AKHIRNYA LAUNCHING JUGA
Senin malam, 27 November 2017, hari yang kami tunggu-tunggu tiba. Bertepatan dengan perayaan ulangtahunnya yang ke-24(26 November) kami mengadakan launching majalah kami yang berjudul ‘’The Anomaly of Love’’. Seperti yang kami duga, kami tentu kekurangan personil. Anggota empat orang dengan anak magang lima orang tentu membuat kami kewalahan. Untung kawan dari PPMI dan Mas Bill (selaku layouter cover dan kaos majalah ini) dengan setia membantu kami menyiapkan acara seperti memasang banner dsb.

Dengan jumlah panitia yang tak genap sepuluh kepala, kami pontang-panting mengerjakan tugas masing-masing. Rizaldi merangkap ketua panitia, Atul memberi sambutan selaku PU dan membantu Sekli mengatur konsumsi, Aliva dan Ali menjadi MC dadakan, Haris sebagai Dekdok dan Ridwan membantu konsumsi, beberapa kali mereka bagi tugas antara mengurus registrasi, tamu hingga konsumsi. Sementara saya dan Nizzar deg-degan minta ampun duduk di depan beserta dua narasumber kita, Mas Lukman dan Mas Hery.
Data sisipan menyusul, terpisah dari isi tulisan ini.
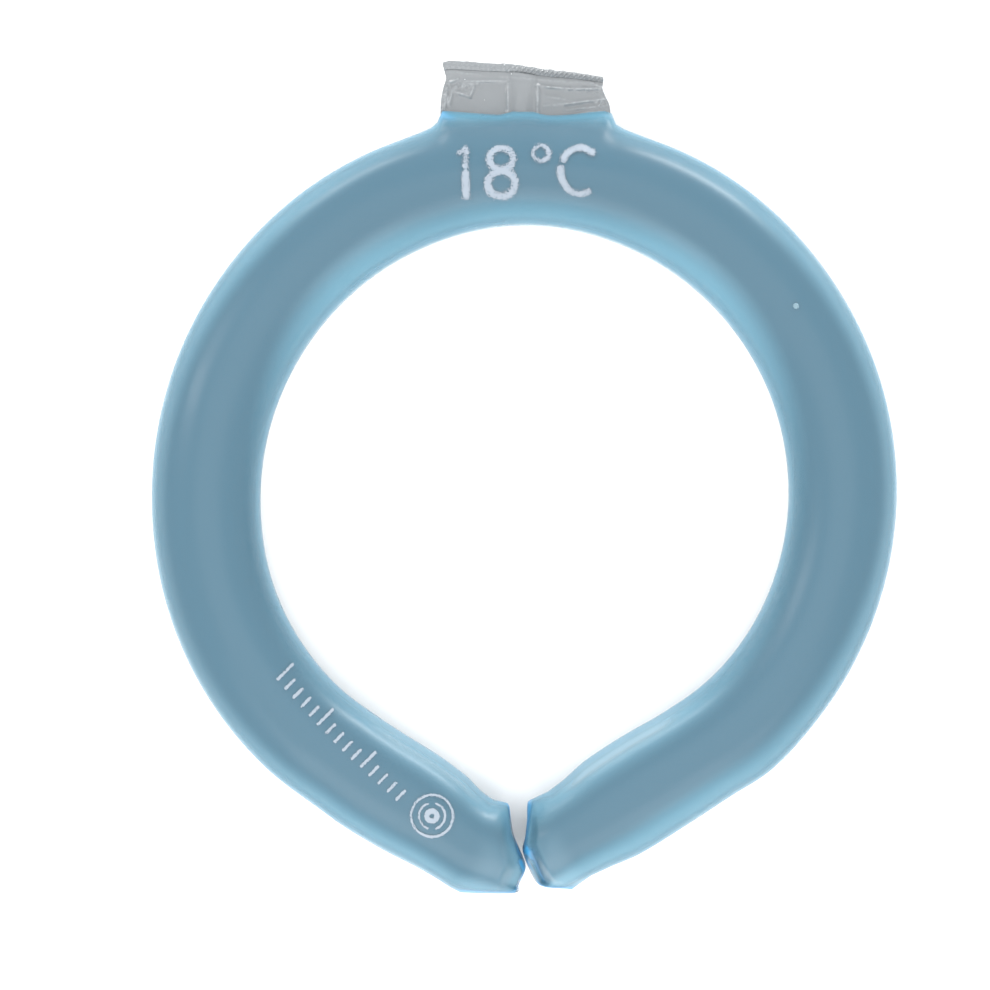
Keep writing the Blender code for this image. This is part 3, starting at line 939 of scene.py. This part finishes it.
def inkField(low, columns, rows, lines, wear):
    # grid of levels, above zero inside the worn strokes
    cell = ink["cell"]
    field = [[-1.0] * (columns + 1) for j in range(rows + 1)]
    for spots, half in lines:
        reach = half + ink["reach"]
        for start, end in zip(spots, spots[1:]):
            first = (Vector((min(start.x, end.x) - reach, min(start.y, end.y) - reach)) - low) / cell
            last = (Vector((max(start.x, end.x) + reach, max(start.y, end.y) + reach)) - low) / cell
            for j in range(max(int(first.y), 0), min(int(last.y) + 2, rows + 1)):
                for i in range(max(int(first.x), 0), min(int(last.x) + 2, columns + 1)):
                    away = nearLine(low + Vector((i, j)) * cell, start, end)[0]
                    field[j][i] = max(field[j][i], half - away)
    for j in range(rows + 1):
        for i in range(columns + 1):
            if field[j][i] > -ink["reach"]:
                field[j][i] += wornEdge(low + Vector((i, j)) * cell, wear)
    return field


def layInk(name, strokes, wear):
    lines = [([fromPixel(*spot, rise=tube["halfHeight"]) for spot in spots], width * pixel / 2)
             for spots, width in strokes]
    spots = [spot for starts, half in lines for spot in starts]
    margin = Vector((ink["margin"], ink["margin"]))
    low = Vector((min(spot.x for spot in spots), min(spot.y for spot in spots))) - margin
    high = Vector((max(spot.x for spot in spots), max(spot.y for spot in spots))) + margin
    cell = ink["cell"]
    columns, rows = math.ceil((high.x - low.x) / cell), math.ceil((high.y - low.y) / cell)
    field = inkField(low, columns, rows, lines, wear)
    mesh = bmesh.new()
    made = {}

    def vertex(key):
        if key not in made:
            (i, j), (a, b) = key
            first, second = field[j][i], field[b][a]
            share = 0.0 if (i, j) == (a, b) else first / (first - second)
            point = low + Vector((mix(i, a, share), mix(j, b, share))) * cell
            height = onSkin(point)
            made[key] = (mesh.verts.new((point.x, point.y, height + ink["lift"])),
                         mesh.verts.new((point.x, point.y, height - ink["sink"])))
        return made[key]

    walls = {}
    for j in range(rows):
        for i in range(columns):
            corners = [(i, j), (i + 1, j), (i + 1, j + 1), (i, j + 1)]
            levels = [field[b][a] for a, b in corners]
            if max(levels) <= 0:
                continue
            keys = []
            for k in range(4):
                here, there = corners[k], corners[(k + 1) % 4]
                if levels[k] > 0:
                    keys.append((here, here))
                if (levels[k] > 0) != (levels[(k + 1) % 4] > 0):
                    keys.append((here, there) if here < there else (there, here))
            if len(keys) < 3:
                continue
            mesh.faces.new([vertex(key)[0] for key in keys])
            mesh.faces.new([vertex(key)[1] for key in reversed(keys)])
            for first, second in zip(keys, keys[1:] + keys[:1]):
                if (second, first) in walls:
                    del walls[(second, first)]
                else:
                    walls[(first, second)] = True
    for first, second in walls:
        mesh.faces.new((vertex(first)[0], vertex(first)[1], vertex(second)[1], vertex(second)[0]))
    bmesh.ops.recalc_face_normals(mesh, faces=mesh.faces)
    piece = makeObject(name, mesh, inkMaterial, smooth=False)
    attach(piece, "root")
    return piece


def makeInkMaterial():
    made, tree, shader = newMaterial("wornInk")
    chips = useGroup(tree, speckGroup, Spacing=0.0007, Dot_Size=0.26, Share=0.22)
    tone = mixColour(tree, chips.outputs["Mask"], ink["colour"], ink["chipColour"])
    tree.links.new(tone, shader.inputs["Base Color"])
    shader.inputs["Alpha"].default_value = ink["alpha"]
    shader.inputs["Roughness"].default_value = 0.55
    return made


inkMaterial = makeInkMaterial()
temperature = layInk("temperature_print", temperatureStrokes, wear=1.0)
armScale = layInk("arm_scale_print", armMotif(), wear=0.30)
print("print done:", len(temperature.data.polygons), "and", len(armScale.data.polygons), "faces")

# Floor, light and camera

stage = {
    "floorSize": 6.0,
    "floorColour": (0.93, 0.93, 0.93),
    "worldStrength": 1.5,
}


def makeFloor():
    mesh = bmesh.new()
    bmesh.ops.create_grid(mesh, x_segments=1, y_segments=1, size=stage["floorSize"] / 2)
    made, tree, shader = newMaterial("paleFloor")
    shader.inputs["Base Color"].default_value = (*stage["floorColour"], 1)
    shader.inputs["Roughness"].default_value = 0.9
    shader.inputs["Specular IOR Level"].default_value = 0.0
    floor = makeObject("floor", mesh, made, smooth=False)


def makeLight(name, place, target, size, power):
    data = bpy.data.lights.new(name, "AREA")
    data.shape = "RECTANGLE"
    data.size, data.size_y = size
    data.energy = power
    light = bpy.data.objects.new(name, data)
    light.location = place
    light.rotation_euler = (Vector(target) - Vector(place)).to_track_quat("-Z", "Y").to_euler()
    bpy.context.scene.collection.objects.link(light)


def makeWorld():
    world = bpy.data.worlds.new("softStudio")
    world.use_nodes = True
    sky = world.node_tree.nodes["Background"]
    sky.inputs["Color"].default_value = (1.0, 1.0, 1.0, 1.0)
    sky.inputs["Strength"].default_value = stage["worldStrength"]
    bpy.context.scene.world = world


def makeCamera():
    data = bpy.data.cameras.new("photoCamera")
    camera = bpy.data.objects.new("photoCamera", data)
    camera.location = (*cameraPlace, ringCentre.z + cameraHeight)
    data.lens = data.sensor_width * cameraHeight / (2 * middlePixel * pixel)
    data.clip_start = 0.01
    bpy.context.scene.collection.objects.link(camera)
    bpy.context.scene.camera = camera


makeFloor()
makeWorld()
makeLight("leftRearStrip", (-0.40, 0.75, 0.12), (0.0, -0.06, 0), (0.35, 0.08), 2.2)
makeLight("rightRearStrip", (0.40, 0.75, 0.12), (0.0, -0.06, 0), (0.35, 0.08), 4.0)
makeLight("throatSoftbox", (0.0, -0.66, 0.76), (0, 0, 0), (1.2, 0.60), 8.0)
makeLight("overheadSoftbox", (0.0, 0.0, 1.70), (0, 0, 0), (1.3, 1.3), 7.0)
makeLight("sideStrip", (-0.70, 0.25, 0.60), (0, 0.08, 0), (0.10, 0.40), 1.5)
makeCamera()
bpy.context.scene.view_settings.view_transform = "Standard"
print("stage ready")
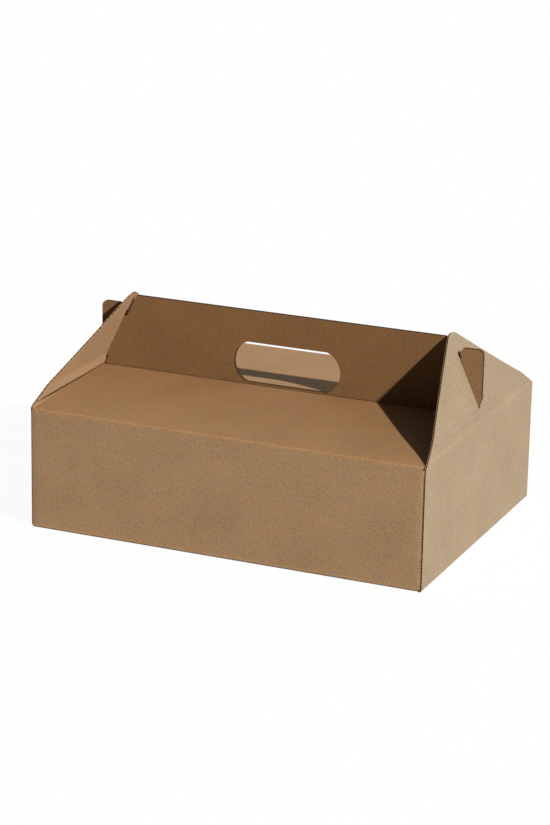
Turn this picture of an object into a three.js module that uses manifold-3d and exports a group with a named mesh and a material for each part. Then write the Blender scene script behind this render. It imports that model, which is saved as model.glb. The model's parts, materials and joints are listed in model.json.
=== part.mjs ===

Pembina kami, Mas Romdhi dan Pak Jazuli (Kabag Kemahasiswaan) datang dan bersedia memberi sambutan serta mengikuti proses diskusi majalah kami meskipun tak sampai akhir. Beberapa tamu undangan dari Lembaga Pers Mahasiswa, kawan dari Organisasi Ekstra Kampus, hingga berbagai komunitas di Jember  turut hadir dan meramaikan diskusi. Beberapa dari masyarakat umum serta mahasiswa yang merupakan anak FISIP mahasiswa dari Mas hery dan Mas Lukmn juga turut hadir.Jujur saya sedikit takut grogi dalam menjawab beberapa pertanyaan. Diskusi juga berjalan lancar mengingat tema majalah kali ini memang begitu sexy untuk dikaji. Mungkin tumpeng yang bertengger di sisi kanan juga menjadi pertimbangan agar mereka tak segera pulang.
Selamat lahir ke dunia, Nak! Kami tak pernah menuntutmu terlahir dan tumbuh dengan sempurna. Seperti judulmu, bahwa segala sesuatu di dunia ini selalu bersinggungan dengan anomaly. Karena keanomalianmulah, kita bisa belajar lagi bahwa setiap manusia selalu memiliki cara untuk mencintai. Tanpa harus memutlakkan bentuknya, tanpa harus mencaci cara yang lainnya.

Itu tadi prosesnya, megenai penjelasan seluruh isi majalah dan diskusi tak sa tampilkan disini. Selamat membaca!